Maintaining good governance in health systems is key to improving health system performance and health service delivery. The USAID-funded Leadership, Management, and Governance (LMG) Project defines governance as (1) setting a shared strategic direction and objectives; (2) making policies, laws, rules, regulations, or decisions, and raising deploying resources to accomplish strategic goals and objectives; and (3) overseeing and making sure that the strategic goals and objectives are accomplished.
The LMG Project takes a people-centered approach to governance, believing that interventions based on principles of human rights, dignity, and equal partnerships are more likely to meet the needs and of their communities.
In 2013, the LMG Project conducted a pilot study in Afghanistan to identify areas of improvement in provincial and district health systems. We applied our people-centered governance practices: (1) cultivating accountability, (2) engaging with stakeholders, (3) setting a shared strategic direction, and (4) stewarding resources in a responsible way.
Three Provincial Public Health Coordination Committees (PPHCC) and 11 District Health Coordination Committees (DHCC) were guided through four 2-day workshops where groups discussed specific governance actions that could improve their work to meet the health needs and expectations of their communities. Using the four governance practices, action plans were designed to be implemented over a period of six months. Despite a short period of time, improvements were identified based on the steps taken to improve governance practices on the district and provincial levels.

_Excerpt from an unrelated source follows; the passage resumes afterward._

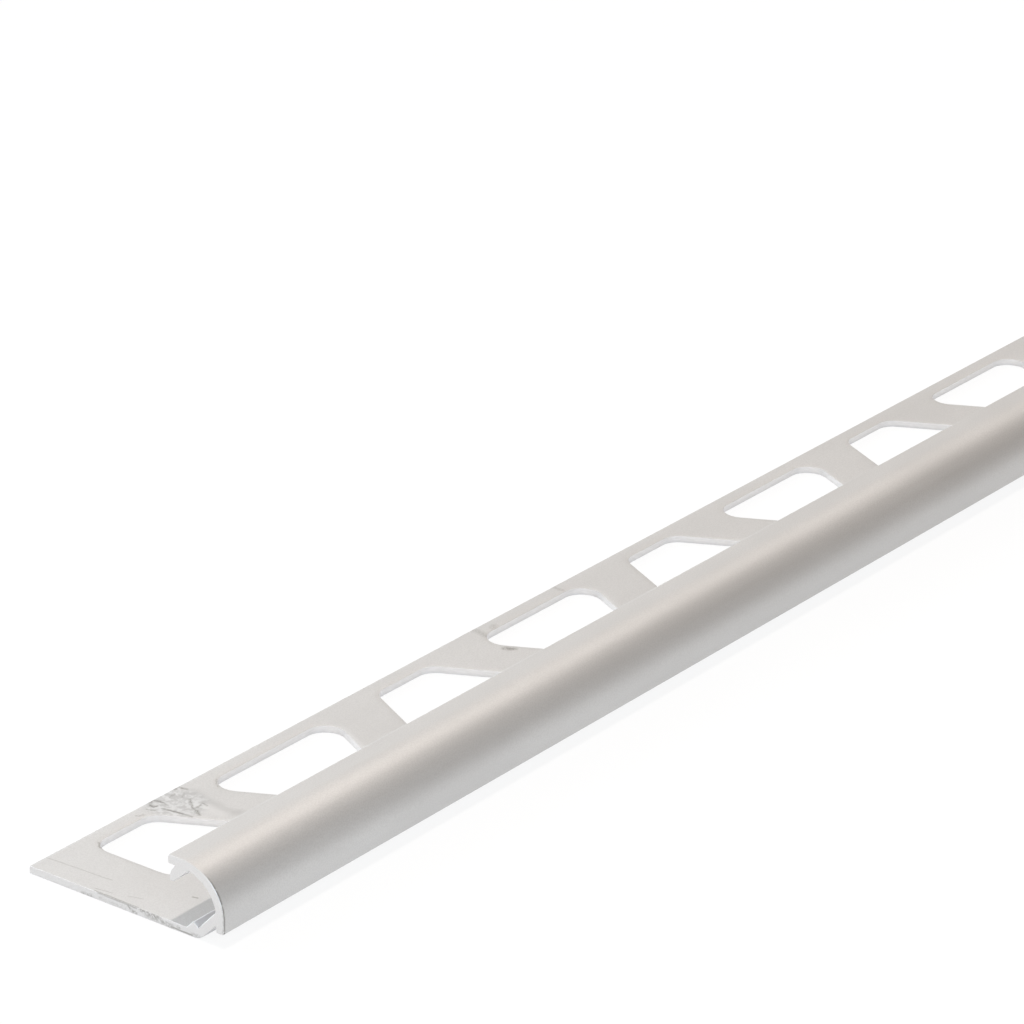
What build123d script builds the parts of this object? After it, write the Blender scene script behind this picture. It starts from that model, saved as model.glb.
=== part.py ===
from build123d import *
import math
import os

# A quarter-round edge trim for tiles, extruded in aluminium and punched along
# its anchoring leg. Millimetres. The bar lies along X on its leg's underside,
# the round wall is on the -Y side, and the leg reaches to the +Y side.
# Heights are measured from the underside of the leg. Places across the bar
# are measured from the outer face of the round wall.

# The bar
length = 1000.0
width = 31.2
height = 10.0

# The flat leg that is bedded under the tiles
leg_thickness = 1.05
leg_edge_radius = 0.15

# The quarter round and the lip that laps towards the tile
wall_thickness = 1.2
round_radius = 6.45
lip_land = 2.3
edge_radius = 0.2

# The sloping web between the leg and the wall, and the leg's rounded heel
web_angle = 48.0
web_thickness = 1.2
web_foot_height = 2.75
wall_overhang = 0.95
heel_radius = 2.4
notch_radius = 0.1
root_radius = 0.3

# The rib on the leg that closes the connector channel from below
groove_height = 1.5
rib_face = 1.05

# The fin under the lip that closes the connector channel from above
fin_angle = 43.0
fin_face = 3.2
fin_root_inset = 0.9
fin_root_width = 2.1
fin_tip_width = 0.6
fin_back_bulge = 0.28
fin_tip_radius = 0.15

# The punched trapezoids, which stand one way and then the other. At the even
# depth, measured from their back edge, all of them are equally wide.
hole_pitch = 29.0
hole_depth = 14.1
hole_even_depth = 7.35
hole_edge_margin = 2.3
strut_width = 9.7
strut_slant = 0.54
hole_corner_radius = 2.8
start_strip = 9.0
least_end_strip = 6.0
punch_clearance = 0.5

# Places on the section that follow from the sizes above
slope = math.radians(web_angle)
inner_radius = round_radius - wall_thickness
round_centre_height = height - round_radius
lip_width = round_radius + lip_land
lip_underside = height - wall_thickness
wall_tip_height = web_foot_height - wall_overhang
web_top_height = web_foot_height + web_thickness / math.cos(slope)
heel_corner = wall_thickness + web_foot_height / math.tan(slope)
heel_tangent = heel_radius * math.tan(slope / 2)
groove_across = wall_thickness + (web_top_height - groove_height) / math.tan(slope)
rib_peak_across = groove_across + rib_face * math.sin(slope)
rib_peak_height = groove_height + rib_face * math.cos(slope)
rib_foot_across = rib_peak_across + (rib_peak_height - leg_thickness) / math.tan(slope)
half_wall = wall_thickness / 2
fin_slope = math.radians(fin_angle)
fin_root_across = round_radius - fin_root_inset
fin_root_height = round_centre_height + math.sqrt(inner_radius**2 - fin_root_inset**2)
fin_tip_across = fin_root_across + fin_face * math.cos(fin_slope)
fin_tip_height = fin_root_height - fin_face * math.sin(fin_slope)
fin_back_across = fin_root_across + fin_root_width

# Places on the leg that follow from the sizes above
even_half = (hole_pitch - strut_width) / 2
back_taper = strut_slant * hole_even_depth
front_taper = strut_slant * (hole_depth - hole_even_depth)
hole_back = width - hole_edge_margin
hole_front = hole_back - hole_depth
first_centre = start_strip + even_half - back_taper
last_centre_limit = length - least_end_strip - even_half - max(back_taper, front_taper)
hole_count = math.floor((last_centre_limit - first_centre) / hole_pitch) + 1


def at(across, up):
    """Point of the section, from its place across the bar and its height."""
    return (across - width / 2, up)


def arc_point(radius, angle):
    """Point on an arc about the round's centre, with the angle in degrees up from the wall."""
    turn = math.radians(angle)
    return at(round_radius - radius * math.cos(turn), round_centre_height + radius * math.sin(turn))


def wall_outline():
    """The round wall, from its lower tip over the quarter round to the lip's edge."""
    with BuildSketch() as sketch:
        with BuildLine():
            Polyline(
                arc_point(inner_radius, 0),
                at(wall_thickness, wall_tip_height),
                at(0, wall_tip_height),
                arc_point(round_radius, 0),
            )
            ThreePointArc(
                arc_point(round_radius, 0),
                arc_point(round_radius, 45),
                arc_point(round_radius, 90),
            )
            Polyline(
                arc_point(round_radius, 90),
                at(lip_width, height),
                at(lip_width, lip_underside),
                arc_point(inner_radius, 90),
            )
            ThreePointArc(
                arc_point(inner_radius, 90),
                arc_point(inner_radius, 45),
                arc_point(inner_radius, 0),
            )
        make_face()
    return sketch.sketch


def leg_outline():
    """The flat leg, its rounded heel and the web that climbs to the middle of the wall."""
    rise = half_wall * math.tan(slope)
    heel_start = at(heel_corner + heel_tangent, 0)
    heel_end = at(heel_corner - heel_tangent * math.cos(slope), heel_tangent * math.sin(slope))
    with BuildSketch() as sketch:
        with BuildLine():
            Polyline(at(rib_foot_across, leg_thickness), at(width, leg_thickness), at(width, 0), heel_start)
            TangentArc(heel_start, heel_end, tangent=(-1, 0))
            Polyline(
                heel_end,
                at(half_wall, web_foot_height + rise),
                at(half_wall, web_top_height + rise),
                at(groove_across, groove_height),
                at(rib_peak_across, rib_peak_height),
                at(rib_foot_across, leg_thickness),
            )
        make_face()
    return sketch.sketch


def fin_outline():
    """The tapered fin, rooted in the middle of the lip's thickness."""
    root_reach = half_wall / math.sin(fin_slope)
    root_inside = at(fin_root_across - root_reach * math.cos(fin_slope), fin_root_height + half_wall)
    with BuildSketch() as sketch:
        with BuildLine():
            Polyline(
                at(fin_back_across, lip_underside),
                at(fin_back_across, lip_underside + half_wall),
                root_inside,
                at(fin_tip_across, fin_tip_height),
                at(fin_tip_across + fin_tip_width, fin_tip_height),
            )
            SagittaArc(
                at(fin_tip_across + fin_tip_width, fin_tip_height),
                at(fin_back_across, lip_underside),
                -fin_back_bulge,
            )
        make_face()
    return sketch.sketch


def round_long_edges(bar, places, radius):
    """Round the bar's long edges that pass through the given places of the section."""
    long_edges = bar.edges().filter_by(Axis.X)
    chosen = [long_edges.sort_by_distance((0, place[0], place[1]))[0] for place in places]
    return fillet(chosen, radius)


def extruded_bar():
    """The section drawn out along X, with its long edges and the web's roots rounded."""
    section = (wall_outline() + leg_outline() + fin_outline()).clean()
    bar = extrude(Plane.YZ * section, amount=length / 2, both=True).clean()
    notch = [at(wall_thickness, web_foot_height)]
    web_root = [at(wall_thickness, web_top_height)]
    wall_edges = [at(0, wall_tip_height), at(wall_thickness, wall_tip_height)]
    lip_edges = [at(lip_width, height), at(lip_width, lip_underside)]
    leg_edges = [at(width, 0), at(width, leg_thickness)]
    fin_tip = [at(fin_tip_across, fin_tip_height), at(fin_tip_across + fin_tip_width, fin_tip_height)]
    bar = round_long_edges(bar, notch, notch_radius)
    bar = round_long_edges(bar, web_root, root_radius)
    bar = round_long_edges(bar, wall_edges + lip_edges, edge_radius)
    bar = round_long_edges(bar, fin_tip, fin_tip_radius)
    return round_long_edges(bar, leg_edges, leg_edge_radius)


def hole_outline(index):
    """One punched trapezoid in plan: narrow at the leg's free edge when the index is even.

    The first one is square to the bar on its near side, so that the strip at the bar's end stays whole.
    """
    centre = first_centre + index * hole_pitch - length / 2
    turned = -1 if index % 2 == 0 else 1
    back_half = even_half + turned * back_taper
    front_half = even_half - turned * front_taper
    near_front = back_half if index == 0 else front_half
    back = hole_back - width / 2
    front = hole_front - width / 2
    with BuildSketch() as sketch:
        with BuildLine():
            Polyline(
                (centre - back_half, back),
                (centre - near_front, front),
                (centre + front_half, front),
                (centre + back_half, back),
                close=True,
            )
        make_face()
        fillet(sketch.vertices(), hole_corner_radius)
    return sketch.sketch


def edge_trim():
    """The bar with the row of trapezoids punched through its leg."""
    punches = [
        extrude(Pos(0, 0, -punch_clearance) * hole_outline(index), amount=leg_thickness + 2 * punch_clearance)
        for index in range(hole_count)
    ]
    return extruded_bar() - punches


trim = edge_trim()
trim.label = "edge_trim"
os.makedirs("parts", exist_ok=True)
export_step(trim, "parts/edge_trim.step")
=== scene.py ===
# %% [markdown]
# # A quarter-round edge trim for tiles
# This lesson dresses one extruded aluminium bar. The bar has a flat leg that is bedded under the
# tiles, a row of trapezoids punched through that leg, and a quarter round that covers the tile's
# edge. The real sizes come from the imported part, which is loaded first and never moved. Blender
# adds what a solid model can't carry: finely rounded edges, the dip that a punch leaves round each
# hole, a satin skin, saw-cut ends and a few marks.

import math

import bpy
import numpy as np
from mathutils import Matrix, Vector


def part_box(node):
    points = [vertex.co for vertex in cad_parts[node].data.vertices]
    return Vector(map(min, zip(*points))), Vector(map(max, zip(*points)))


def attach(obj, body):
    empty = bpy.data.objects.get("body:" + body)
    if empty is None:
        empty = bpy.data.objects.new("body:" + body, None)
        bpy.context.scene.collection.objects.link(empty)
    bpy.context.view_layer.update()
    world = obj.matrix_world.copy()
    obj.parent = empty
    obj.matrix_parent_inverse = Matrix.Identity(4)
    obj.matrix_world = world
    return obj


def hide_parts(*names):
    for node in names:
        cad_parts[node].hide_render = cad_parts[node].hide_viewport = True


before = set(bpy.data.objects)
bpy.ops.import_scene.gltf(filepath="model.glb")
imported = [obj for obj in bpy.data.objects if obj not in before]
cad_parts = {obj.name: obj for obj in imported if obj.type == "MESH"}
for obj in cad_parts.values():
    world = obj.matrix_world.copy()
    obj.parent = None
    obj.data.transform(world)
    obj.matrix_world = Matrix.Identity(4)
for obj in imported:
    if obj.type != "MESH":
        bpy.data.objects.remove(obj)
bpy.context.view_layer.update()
low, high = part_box("edge_trim")
MM = 0.001
LENGTH, WIDTH, HEIGHT = ((high[axis] - low[axis]) / MM for axis in range(3))
print(f"bar of {LENGTH:.1f} x {WIDTH:.1f} x {HEIGHT:.1f} mm")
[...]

Committees saw improvements when implementing their short-term activities during the 6 month period. Through focus group discussions, we learned about successes like more regular and more productive meetings; creation of subcommittees; dissemination of information through press conferences, newsletters, and social media; and even closing down pharmacies without legal documentation. Committees also recruited more women and installed suggestion/complaint boxes, in addition to increased community mobilization efforts to discuss the importance of vaccination with elders.
Overall, the members observed a better link between committees at the provincial and district levels, and communities began participating in health facility monitoring by giving feedback on the quality of health services. There was an improved focus on patient’s health problems at the community level, and a desire to address and define the community health needs. While there are many improvements that still need to be made, committee members have become more aware of their weaknesses and are committed to make the necessary changes.
Even in fragile states, improvements to health system governance can help ensure adequate health services. The four effective governing practices helped the coordination committees in Afghanistan perform their roles and responsibilities in a more effective, efficient, transparent, and accountable manner. As time goes on, this has the potential to positively influence patient care experiences, and more importantly, access to quality care and overall health outcomes for people and communities.